### Data extract
::::::::
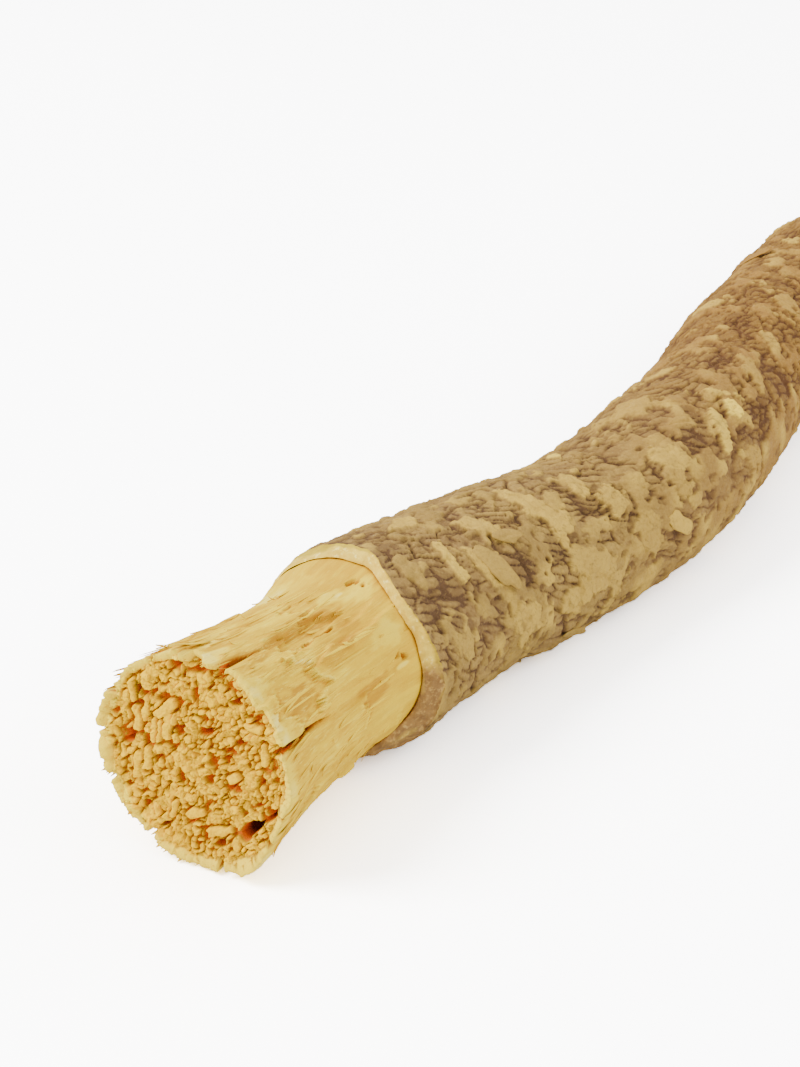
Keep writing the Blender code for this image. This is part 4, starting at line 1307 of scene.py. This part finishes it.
def studio():
    """A white floor, a large soft light high on the left, a weaker one opposite, and the photo's camera."""
    bpy.ops.mesh.primitive_plane_add(size=FLOOR_SIZE)
    floor = bpy.context.object
    floor.name = "floor"
    white, t, _ = new_material("floor")
    seen = t.add("ShaderNodeLightPath", "Is Camera Ray")
    matt = t.add("ShaderNodeBsdfDiffuse", 0, Color=t.mix(seen, (FLOOR_LIT,) * 3, (FLOOR_SEEN,) * 3))
    t.feed(white.node_tree.nodes["Material Output"].inputs["Surface"], matt)
    floor.data.materials.append(white)

    turned = math.radians(CAMERA_HEADING)
    forward = Vector((math.cos(turned), math.sin(turned), 0))
    right = Vector((math.sin(turned), -math.cos(turned), 0))
    up = Vector((0, 0, 1))
    start = Vector((*START, 0))
    aside, ahead, over = CAMERA_PLACE
    lens = bpy.data.cameras.new("camera")
    lens.lens, lens.sensor_width, lens.clip_start = FOCAL_MM, SENSOR_MM, CAMERA_NEAREST
    camera = bpy.data.objects.new("camera", lens)
    bpy.context.scene.collection.objects.link(camera)
    camera.location = (start + right * aside + forward * ahead + up * over) * METRES_PER_MM
    look = forward * math.cos(math.radians(CAMERA_PITCH)) - up * math.sin(math.radians(CAMERA_PITCH))
    camera.rotation_euler = look.to_track_quat("-Z", "Y").to_euler()
    bpy.context.scene.camera = camera

    for name, place, size, energy in LIGHTS:
        light = bpy.data.lights.new(name, "AREA")
        light.shape, light.size, light.energy = "DISK", size, energy
        lamp = bpy.data.objects.new(name, light)
        bpy.context.scene.collection.objects.link(lamp)
        lamp.location = place
        lamp.rotation_euler = (-Vector(place)).to_track_quat("-Z", "Y").to_euler()
    world = bpy.data.worlds.new("studio")
    world.use_nodes = True
    world.node_tree.nodes["Background"].inputs["Color"].default_value = (1, 1, 1, 1)
    world.node_tree.nodes["Background"].inputs["Strength"].default_value = SKY
    bpy.context.scene.world = world


def main():
    mottle, streak = mottle_group(), streak_group()
    bark_finish, cut_finish = bark_material(mottle), collar_material(mottle)
    side_finish, face_finish = side_material(mottle, streak), face_material(mottle)
    bark_pieces = [*bark(bark_finish), bark_flakes(bark_finish)]
    bark_pieces += [collar_cut(cut_finish), bark_end(cut_finish)]
    wood_pieces = [wood_side(side_finish), rim_splinters(side_finish), side_fibres(side_finish)]
    wood_pieces += [fibre_bundles(face_finish), cut_end(end_material(mottle))]
    for node, made in (("bark", bark_pieces), ("wood", wood_pieces)):
        for one in made:
            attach(one, "root")
            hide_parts(node)
    studio()


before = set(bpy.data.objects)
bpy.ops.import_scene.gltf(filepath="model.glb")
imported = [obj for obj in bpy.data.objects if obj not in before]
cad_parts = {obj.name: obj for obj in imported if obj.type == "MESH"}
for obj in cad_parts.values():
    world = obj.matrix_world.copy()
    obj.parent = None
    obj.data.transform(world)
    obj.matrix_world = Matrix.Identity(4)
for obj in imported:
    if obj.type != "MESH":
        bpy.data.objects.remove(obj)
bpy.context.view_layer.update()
main()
::::::::
### Task
Beginning at the top of the data, extract each line through the line containing "bpy.context.scene.camera = camera" and return those lines exactly, with nothing added.

### Result for this task
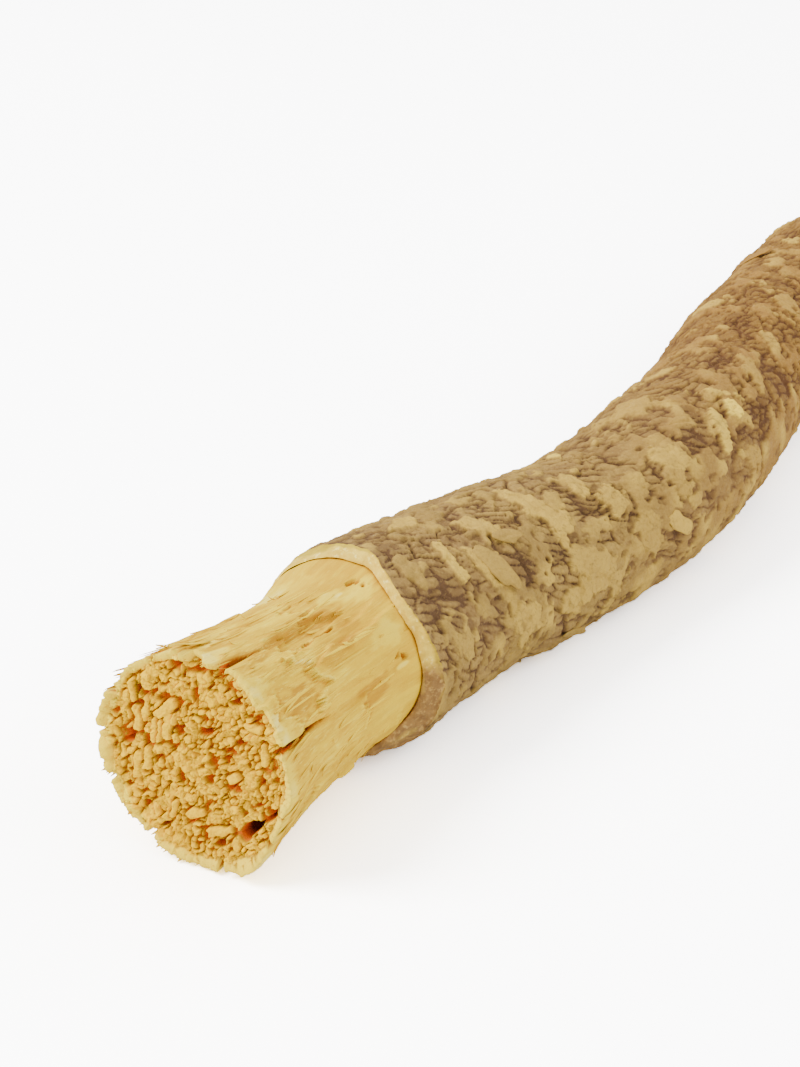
Keep writing the Blender code for this image. This is part 4, starting at line 1307 of scene.py. This part finishes it.
def studio():
    """A white floor, a large soft light high on the left, a weaker one opposite, and the photo's camera."""
    bpy.ops.mesh.primitive_plane_add(size=FLOOR_SIZE)
    floor = bpy.context.object
    floor.name = "floor"
    white, t, _ = new_material("floor")
    seen = t.add("ShaderNodeLightPath", "Is Camera Ray")
    matt = t.add("ShaderNodeBsdfDiffuse", 0, Color=t.mix(seen, (FLOOR_LIT,) * 3, (FLOOR_SEEN,) * 3))
    t.feed(white.node_tree.nodes["Material Output"].inputs["Surface"], matt)
    floor.data.materials.append(white)

    turned = math.radians(CAMERA_HEADING)
    forward = Vector((math.cos(turned), math.sin(turned), 0))
    right = Vector((math.sin(turned), -math.cos(turned), 0))
    up = Vector((0, 0, 1))
    start = Vector((*START, 0))
    aside, ahead, over = CAMERA_PLACE
    lens = bpy.data.cameras.new("camera")
    lens.lens, lens.sensor_width, lens.clip_start = FOCAL_MM, SENSOR_MM, CAMERA_NEAREST
    camera = bpy.data.objects.new("camera", lens)
    bpy.context.scene.collection.objects.link(camera)
    camera.location = (start + right * aside + forward * ahead + up * over) * METRES_PER_MM
    look = forward * math.cos(math.radians(CAMERA_PITCH)) - up * math.sin(math.radians(CAMERA_PITCH))
    camera.rotation_euler = look.to_track_quat("-Z", "Y").to_euler()
    bpy.context.scene.camera = camera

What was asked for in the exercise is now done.